Transport in Porous Media, Vol.105, No.2, 277-314, 2014
Impact of Non-uniform Properties on Governing Equations for Fluid Flows in Porous Media
The macroscopic governing equations of a compressible multicomponents flow with non-uniform viscosity and with mass withdrawal (due to heterogeneous reactions) in a porous medium are developed. The method of volume averaging was used to transform local (or microscopic) governing equations into averaged (or macroscopic) governing equations. The impacts of compressibility, non-uniform viscosity, and mass withdrawal on the form of the averaged equations and on the value of the macroscopic transport coefficients were investigated. The results showed that the averaged mass conservation equation is significantly affected by mass withdrawal when a specific criterion on the size of the domain is respected.
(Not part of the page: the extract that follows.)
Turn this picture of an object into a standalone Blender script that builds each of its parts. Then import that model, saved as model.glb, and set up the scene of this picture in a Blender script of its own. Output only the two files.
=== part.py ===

The results also showed that the form of the averaged momentum equations is not affected by mass withdrawal, by compressibility effects or by non-uniform viscosity, provided that the Reynolds number at the pore level is small. Nonetheless, the velocity field is affected by the heterogeneous reaction via the averaged mass conservation equation, and also by viscosity variations due to the presence of the volume-averaged viscosity (which value changes with position) in the averaged momentum equations. A new closure variable definition was proposed to formulate the closure problem, which avoided the need to solve an integro-differential equation in the closure problem. This formulation was used to show that the permeability tensor only depends on the geometry of the porous medium. In other words, that tensor is independent on whether the fluid is compressible/incompressible, has uniform/non-uniform viscosities, and whether mass withdrawal due to heterogeneous reactions is present/absent.